Is RNA Binding in the Rossmann Fold Essential for GAPDH Intranuclear Functions?

Abstract

In addition to its prominent enzymatic activity, GAPDH is an enigmatic component of multiple unrelated biochemical entities. In this study, we explored a series of mutated GAPDH and fusion EGFP-GAPDH polypeptides and compared nuclear accumulation, intranuclear mobility and RNA binding properties of the wild type and variant GAPDH proteins. Our results revealed that RNA binding to T99I-mutated GAPDH with non-functional NAD⁺ binding center occurred outside the Rossmann fold. At the cellular level, wild type and mutated EGFP-GAPDH demonstrated distinct intranuclear localization in unstressed cells versus cells exposed to genotoxic stress. Wild type EGFP-GAPDH protein localized in the cytoplasm of untreated cells and accumulated in the nucleus following araC treatment (11.8±2.72% vs. 27.4±4.28% nuclear EGFP-GAPDH, % of total EGFP-GAPDH, p = 0.0007).
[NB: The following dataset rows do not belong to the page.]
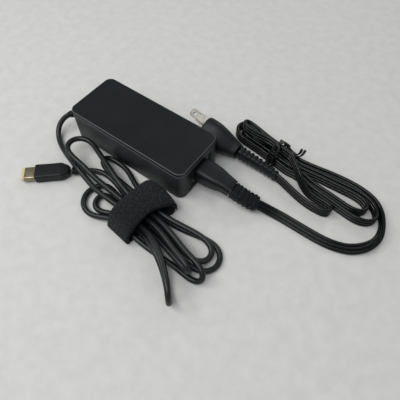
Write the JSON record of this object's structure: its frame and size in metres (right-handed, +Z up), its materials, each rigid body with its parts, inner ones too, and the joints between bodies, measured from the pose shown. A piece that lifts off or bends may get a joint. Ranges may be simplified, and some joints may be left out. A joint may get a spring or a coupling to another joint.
{
  "type": "laptop power adapter",
  "caption": "Rounded black power brick with a strapped round output lead and its connector, and an unpluggable flat mains lead, folded under a twist tie, with an earthed plug.",
  "frame": {"origin": "centre of the underside of the case", "axes": "+X along the case towards the mains inlet, +Y towards the side on which the plug lies, +Z up"},
  "size_m": [0.2565, 0.1613, 0.0295],
  "materials": {
    "case_black": "fine moulded texture",
    "lead_black": "soft vinyl sheath",
    "moulded_black": "overmoulded soft plastic",
    "webbing_charcoal": "fine woven hook-and-loop webbing",
    "label_grey": "plain matt film",
    "board_green": "solder-masked glass laminate",
    "ferrite_dark": "matt ferrite",
    "tape_yellow": "polyester tape",
    "sleeve_dark": "shrunk sleeve",
    "box_blue": "moulded box",
    "ceramic_blue": "dipped ceramic",
    "aluminium_sheet": "mill finish",
    "contact_nickel": "nickel-plated brass",
    "contact_brass": "bright brass",
    "copper_winding": "enamelled copper wire",
    "package_black": "moulded epoxy",
    "sheet_white": "insulating paper",
    "tip_yellow": "moulded insulator"
  },
  "bodies": {
    "root": {"lower_case": "case_black", "upper_case": "case_black", "rating_label": "label_grey", "insulating_sheet": "sheet_white", "circuit_board": "board_green", "transformer_core": "ferrite_dark", "transformer_winding": "tape_yellow", "bulk_capacitor": "sleeve_dark", "output_capacitor_1": "sleeve_dark", "output_capacitor_2": "sleeve_dark", "x_capacitor": "box_blue", "y_capacitor": "ceramic_blue", "common_mode_choke": "copper_winding", "fuse": "contact_brass", "bridge_rectifier": "package_black", "output_choke": "ferrite_dark", "optocoupler": "package_black", "controller_chip": "package_black", "primary_heatsink": "aluminium_sheet", "secondary_heatsink": "aluminium_sheet", "switching_transistor": "package_black", "output_rectifier": "package_black", "heat_spreader": "aluminium_sheet", "inlet_socket": "package_black", "inlet_pin_line": "contact_nickel", "inlet_pin_neutral": "contact_nickel", "inlet_pin_earth": "contact_nickel", "dc_strain_relief": "moulded_black", "dc_lead_start": "lead_black", "dc_lead_hank": "lead_black", "dc_lead_end": "lead_black", "dc_connector_relief": "moulded_black", "hook_and_loop_strap": "webbing_charcoal", "dc_connector_shell": "contact_nickel", "dc_connector_insulator": "tip_yellow", "dc_connector_contact": "contact_brass", "dc_connector_body": "moulded_black"},
    "mains_lead": {"mains_connector_body": "moulded_black", "mains_contact_line": "contact_brass", "mains_contact_neutral": "contact_brass", "mains_contact_earth": "contact_brass", "mains_connector_relief": "moulded_black", "mains_lead_start": "lead_black", "mains_lead_hank": "lead_black", "mains_lead_end": "lead_black", "plug_relief": "moulded_black", "twist_tie": "lead_black", "plug_body": "moulded_black", "plug_blade_upper": "contact_nickel", "plug_blade_lower": "contact_nickel", "plug_earth_pin": "contact_nickel"}
  },
  "joints": [
    {"name": "mains_connector_pull", "type": "slide", "parent": "root", "child": "mains_lead", "axis": [1, 0, 0], "range_m": [0, 0.022]}
  ]
}
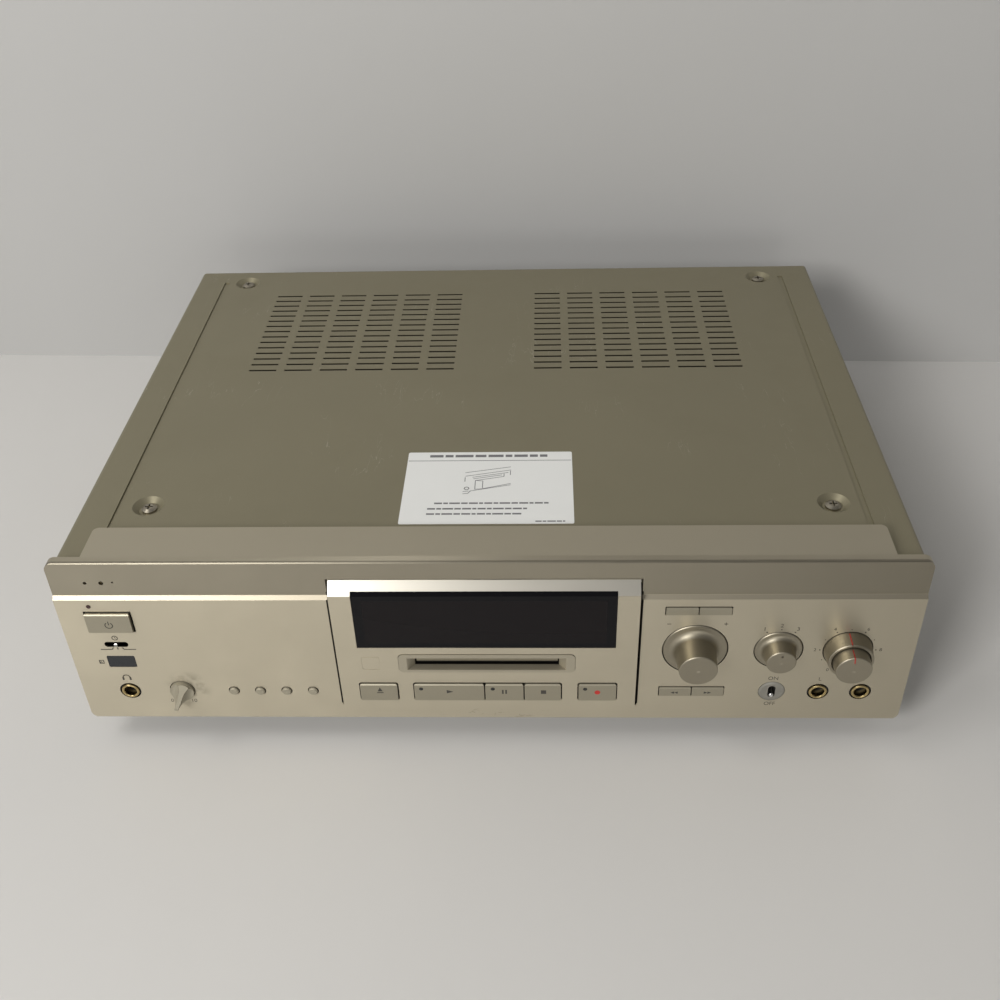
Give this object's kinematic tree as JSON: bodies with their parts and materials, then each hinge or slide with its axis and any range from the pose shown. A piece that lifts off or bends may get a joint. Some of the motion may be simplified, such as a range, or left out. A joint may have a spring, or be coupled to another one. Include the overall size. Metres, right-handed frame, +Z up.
{
  "type": "minidisc deck",
  "caption": "Full-width hi-fi minidisc deck with a champagne aluminium front, slot loading disc drive, turning knobs, keys, jacks and a vented sheet cover.",
  "frame": {"origin": "on the floor under the middle of the deck, feet, knobs and rear jacks included", "axes": "+X to the right as seen from the front, +Y from the front panel towards the rear, +Z up"},
  "size_m": [0.43, 0.355, 0.125],
  "materials": {
    "champagne_aluminium": "fine blasted, champagne anodised",
    "knob_aluminium": "turned and champagne anodised",
    "champagne_plastic": "champagne painted, satin",
    "cover_paint": "khaki champagne paint, fine satin",
    "black_sheet": "satin black",
    "zinc_steel": "zinc plated sheet",
    "bright_steel": "polished plating",
    "nickel": "satin nickel",
    "screw_steel": "champagne painted steel screws",
    "dark_acrylic": "glossy, smoke black",
    "label_paper": "matt coated paper",
    "foot_plastic": "black",
    "foot_rubber": "matt",
    "lamp_plastic": "dark red lens, unlit",
    "jack_brass": "gold plated",
    "jack_gold": "gold plated",
    "circuit_board": "green solder resist",
    "power_circuit_board": "brown phenolic board",
    "capacitor_sleeve": "dark blue sleeve",
    "tube_glass": "dark glass front",
    "part_alloy": "cast and plated",
    "core_steel": "varnished laminations",
    "black_aluminium": "black anodised",
    "black_plastic": "moulded black",
    "pickup_plastic": "dark moulding",
    "white_plastic": "natural acetal"
  },
  "bodies": {
    "case": {"base_chassis": "zinc_steel", "front_frame": "zinc_steel", "rear_panel": "black_sheet", "front_panel": "champagne_aluminium", "centre_panel": "champagne_aluminium", "display_window": "dark_acrylic", "slot_bezel": "champagne_plastic", "top_cover": "cover_paint", "cover_label": "label_paper", "case_screws": "screw_steel", "feet": "foot_plastic", "foot_pads": "foot_rubber", "power_lamp": "lamp_plastic", "sensor_window": "dark_acrylic", "front_jacks": "jack_brass", "toggle_bush": "nickel", "front_boards": "circuit_board", "display_tube": "tube_glass", "rotary_parts": "part_alloy", "main_board": "circuit_board", "power_board": "power_circuit_board", "capacitors": "capacitor_sleeve", "heat_sink": "black_aluminium", "mains_transformer": "core_steel", "line_jacks": "jack_gold", "digital_jacks": "jack_gold", "mains_inlet": "black_plastic", "drive_frame": "zinc_steel", "guide_rods": "bright_steel", "drive_motors": "part_alloy"},
    "slot_flap": {"slot_flap": "champagne_plastic"},
    "mic_toggle": {"mic_toggle": "bright_steel"},
    "power_button": {"power_button": "champagne_aluminium"},
    "timer_lever": {"timer_lever": "bright_steel"},
    "phones_level_knob": {"phones_level_knob": "champagne_plastic"},
    "clock_button": {"clock_button": "champagne_plastic"},
    "mode_button": {"mode_button": "champagne_plastic"},
    "repeat_button": {"repeat_button": "champagne_plastic"},
    "display_button": {"display_button": "champagne_plastic"},
    "eject_button": {"eject_button": "champagne_plastic"},
    "play_button": {"play_button": "champagne_plastic"},
    "pause_button": {"pause_button": "champagne_plastic"},
    "stop_button": {"stop_button": "champagne_plastic"},
    "record_button": {"record_button": "champagne_plastic"},
    "edit_button": {"edit_button": "champagne_plastic"},
    "yes_button": {"yes_button": "champagne_plastic"},
    "search_back_button": {"search_back_button": "champagne_plastic"},
    "search_forward_button": {"search_forward_button": "champagne_plastic"},
    "jog_knob": {"jog_knob": "knob_aluminium"},
    "input_knob": {"input_knob": "knob_aluminium"},
    "record_outer_knob": {"record_outer_knob": "knob_aluminium"},
    "record_inner_knob": {"record_inner_knob": "knob_aluminium"},
    "spindle_turntable": {"spindle_turntable": "part_alloy"},
    "optical_pickup": {"optical_pickup": "pickup_plastic"},
    "head_arm": {"head_arm": "bright_steel"},
    "lead_screw": {"lead_screw": "bright_steel"},
    "cartridge_holder": {"cartridge_holder": "zinc_steel"},
    "loading_slider": {"loading_slider": "white_plastic"},
    "loading_gear": {"loading_gear": "white_plastic"}
  },
  "joints": [
    {"name": "power_press", "type": "slide", "parent": "case", "child": "power_button", "axis": [0, 1, 0], "range_m": [0, 0.003], "stiffness_N_per_m": 300, "springref_m": -0.002},
    {"name": "clock_press", "type": "slide", "parent": "case", "child": "clock_button", "axis": [0, 1, 0], "range_m": [0, 0.001], "stiffness_N_per_m": 400, "springref_m": -0.001},
    {"name": "mode_press", "type": "slide", "parent": "case", "child": "mode_button", "axis": [0, 1, 0], "range_m": [0, 0.001], "stiffness_N_per_m": 400, "springref_m": -0.001},
    {"name": "repeat_press", "type": "slide", "parent": "case", "child": "repeat_button", "axis": [0, 1, 0], "range_m": [0, 0.001], "stiffness_N_per_m": 400, "springref_m": -0.001},
    {"name": "display_press", "type": "slide", "parent": "case", "child": "display_button", "axis": [0, 1, 0], "range_m": [0, 0.001], "stiffness_N_per_m": 400, "springref_m": -0.001},
    {"name": "edit_press", "type": "slide", "parent": "case", "child": "edit_button", "axis": [0, 1, 0], "range_m": [0, 0.001], "stiffness_N_per_m": 400, "springref_m": -0.001},
    {"name": "yes_press", "type": "slide", "parent": "case", "child": "yes_button", "axis": [0, 1, 0], "range_m": [0, 0.001], "stiffness_N_per_m": 400, "springref_m": -0.001},
    {"name": "search_back_press", "type": "slide", "parent": "case", "child": "search_back_button", "axis": [0, 1, 0], "range_m": [0, 0.001], "stiffness_N_per_m": 400, "springref_m": -0.001},
    {"name": "search_forward_press", "type": "slide", "parent": "case", "child": "search_forward_button", "axis": [0, 1, 0], "range_m": [0, 0.001], "stiffness_N_per_m": 400, "springref_m": -0.001},
    {"name": "eject_press", "type": "slide", "parent": "case", "child": "eject_button", "axis": [0, 1, 0], "range_m": [0, 0.001], "stiffness_N_per_m": 400, "springref_m": -0.001},
    {"name": "play_press", "type": "slide", "parent": "case", "child": "play_button", "axis": [0, 1, 0], "range_m": [0, 0.001], "stiffness_N_per_m": 400, "springref_m": -0.001},
    {"name": "pause_press", "type": "slide", "parent": "case", "child": "pause_button", "axis": [0, 1, 0], "range_m": [0, 0.001], "stiffness_N_per_m": 400, "springref_m": -0.001},
    {"name": "stop_press", "type": "slide", "parent": "case", "child": "stop_button", "axis": [0, 1, 0], "range_m": [0, 0.001], "stiffness_N_per_m": 400, "springref_m": -0.001},
    {"name": "record_press", "type": "slide", "parent": "case", "child": "record_button", "axis": [0, 1, 0], "range_m": [0, 0.001], "stiffness_N_per_m": 400, "springref_m": -0.001},
    {"name": "timer_shift", "type": "slide", "parent": "case", "child": "timer_lever", "axis": [1, 0, 0], "range_m": [-0.0036, 0.0036]},
    {"name": "phones_level_turn", "type": "hinge", "parent": "case", "child": "phones_level_knob", "pos_m": [-0.1619, -0.162, 0.039], "axis": [0, -1, 0], "range_deg": [-300, 0]},
    {"name": "jog_turn", "type": "hinge", "parent": "case", "child": "jog_knob", "pos_m": [0.1054, -0.162, 0.069], "axis": [0, -1, 0], "continuous": true},
    {"name": "input_turn", "type": "hinge", "parent": "case", "child": "input_knob", "pos_m": [0.1471, -0.162, 0.0686], "axis": [0, -1, 0], "range_deg": [-30, 30]},
    {"name": "record_outer_turn", "type": "hinge", "parent": "case", "child": "record_outer_knob", "pos_m": [0.1816, -0.162, 0.0686], "axis": [0, -1, 0], "range_deg": [-155, 145]},
    {"name": "record_inner_turn", "type": "hinge", "parent": "case", "child": "record_inner_knob", "pos_m": [0.1816, -0.162, 0.0686], "axis": [0, -1, 0], "range_deg": [-155, 145]},
    {"name": "mic_toggle_tilt", "type": "hinge", "parent": "case", "child": "mic_toggle", "pos_m": [0.1469, -0.155, 0.0389], "axis": [1, 0, 0], "range_deg": [-36, 0]},
    {"name": "slot_flap_swing", "type": "hinge", "parent": "case", "child": "slot_flap", "pos_m": [0, -0.1598, 0.0659], "axis": [1, 0, 0], "range_deg": [0, 75], "stiffness_Nm_per_rad": 0.004, "springref_deg": -22.92},
    {"name": "spindle_turn", "type": "hinge", "parent": "case", "child": "spindle_turntable", "pos_m": [0, -0.108, 0.048], "axis": [0, 0, 1], "continuous": true},
    {"name": "pickup_travel", "type": "slide", "parent": "case", "child": "optical_pickup", "axis": [1, 0, 0], "range_m": [0, 0.015]},
    {"name": "lead_screw_turn", "type": "hinge", "parent": "case", "child": "lead_screw", "pos_m": [0, -0.085, 0.0432], "axis": [1, 0, 0], "range_deg": [-2, 2702]},
    {"name": "head_lower", "type": "hinge", "parent": "optical_pickup", "child": "head_arm", "pos_m": [0.014, -0.064, 0.074], "axis": [1, 0, 0], "range_deg": [0, 8]},
    {"name": "slider_travel", "type": "slide", "parent": "case", "child": "loading_slider", "axis": [0, -1, 0], "range_m": [0, 0.012]},
    {"name": "holder_lift", "type": "slide", "parent": "case", "child": "cartridge_holder", "axis": [0, 0, 1], "range_m": [-0.0045, 0]},
    {"name": "loading_gear_turn", "type": "hinge", "parent": "case", "child": "loading_gear", "pos_m": [0.053, -0.08568, 0.0446], "axis": [1, 0, 0], "range_deg": [-1, 116]}
  ],
  "couplings": [
    {"joint": "lead_screw_turn", "follows": "pickup_travel", "rad_per_m": 3141.6},
    {"joint": "holder_lift", "follows": "slider_travel", "ratio": -0.375},
    {"joint": "loading_gear_turn", "follows": "slider_travel", "rad_per_m": 166.67}
  ]
}
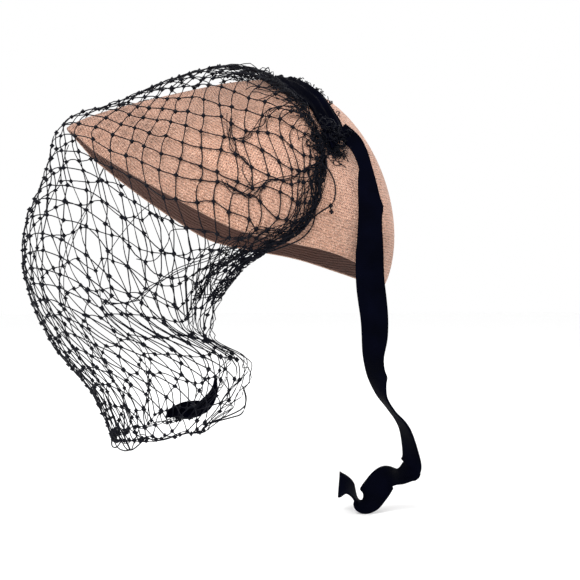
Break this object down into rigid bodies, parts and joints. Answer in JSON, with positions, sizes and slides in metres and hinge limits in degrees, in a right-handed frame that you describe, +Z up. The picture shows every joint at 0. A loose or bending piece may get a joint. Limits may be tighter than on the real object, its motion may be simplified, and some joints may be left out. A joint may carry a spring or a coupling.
{
  "type": "veiled calot hat",
  "caption": "Straw calot with a pointed peak, velvet ribbon band, long ribbon tie and a coarse net face veil with a small bow; it sits on the crown of the head.",
  "frame": {"origin": "middle of the head opening, where the head carries the hat", "axes": "+Z up as worn, the peak and the veil's front towards -X, the wearer's left towards -Y"},
  "size_m": [0.2631, 0.1664, 0.3066],
  "materials": {
    "straw": "finely woven straw, matt with a slight sheen",
    "velvet": "navy velvet ribbon with a soft sheen",
    "net": "navy silk-like net thread with small knots"
  },
  "bodies": {
    "root": {"crown": "straw", "ribbon_band": "velvet", "ribbon_tie": "velvet", "veil": "net", "veil_bow": "velvet"}
  },
  "joints": []
}
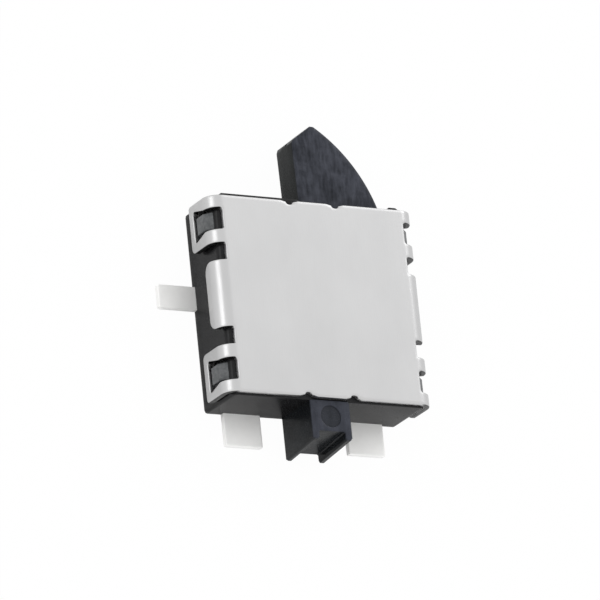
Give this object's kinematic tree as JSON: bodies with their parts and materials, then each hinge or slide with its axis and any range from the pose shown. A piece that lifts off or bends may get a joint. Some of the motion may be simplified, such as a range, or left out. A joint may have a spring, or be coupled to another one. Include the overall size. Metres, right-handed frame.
{
  "type": "surface-mount detector pushbutton switch",
  "caption": "Miniature surface-mount detector switch with a sprung swinging fin, folded sheet-metal cover, moulded housing and flat solder leads.",
  "frame": {"origin": "centre of the housing's footprint, on the seating plane", "axes": "+Z out of the cover, away from the board; +Y from the body towards the lever fin; +X towards the side without a lead"},
  "size_m": [0.0043, 0.0055, 0.0011],
  "materials": {
    "housing_plastic": "smooth moulded black plastic, semi-gloss",
    "cover_metal": "light satin stamped sheet, burnished folds",
    "lever_plastic": "fine matt bluish-black moulding",
    "spring_steel": "drawn stainless spring wire",
    "wiper_metal": "bright copper-alloy spring strip",
    "terminal_metal": "tin-plated copper alloy, satin"
  },
  "bodies": {
    "switch_body": {"base_housing": "housing_plastic", "top_cover": "cover_metal", "return_spring": "spring_steel", "common_terminal": "terminal_metal", "closed_terminal": "terminal_metal", "open_terminal": "terminal_metal"},
    "lever_body": {"actuator_lever": "lever_plastic", "contact_wiper": "wiper_metal"}
  },
  "joints": [
    {"name": "lever_pivot", "type": "hinge", "parent": "switch_body", "child": "lever_body", "pos_m": [-0.00108, 0.00092, 0], "axis": [0, 0, 1], "range_deg": [-41, 0], "stiffness_Nm_per_rad": 0.0006, "springref_deg": 22.92, "deforming": ["return_spring"]}
  ]
}
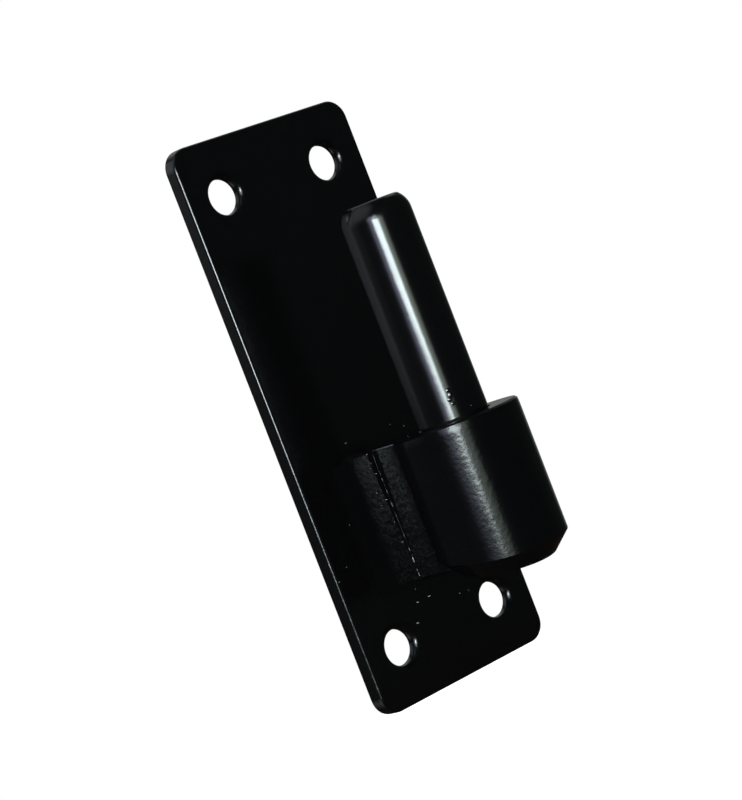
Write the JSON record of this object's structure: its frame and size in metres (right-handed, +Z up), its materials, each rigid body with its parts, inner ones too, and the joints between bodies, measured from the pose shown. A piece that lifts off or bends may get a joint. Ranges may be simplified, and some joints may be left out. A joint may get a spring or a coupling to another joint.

Mutated T99I EGFP-GAPDH accumulated at high level in the nuclei of untreated and araC-treated cells (34.3±8.49% vs. 41.3±16.0% nuclear EGFP-GAPDH, % of total EGFP-GAPDH, p = 0.21). Mutated T99I EGFP-GAPDH lost its ability to form tight interactions with intranuclear macromolecules. After araC treatment, immobile fraction (1-Mf) of wild type EGFP-GAPDH in the nuclei of SW48-297 cells was three times higher (0.75±0.127 vs. 0.26±0.133%, p<0.0001), recovery half-time was three times higher (0.84±0.075 vs. 0.3±0.085 s, p<0.0001) and diffusion coefficient D was five times lower (4.6±0.85 vs. 23.3±13.79 μm²/s, p = 0.0001) compared to cells expressing T99I variant. Our results suggest that the switch between RNA and NAD⁺ binding to GAPDH could be a regulatory mechanism governing participation of GAPDH in NAD⁺-dependent complexes and could serve a depot to supply diverse biochemical processes with NAD⁺.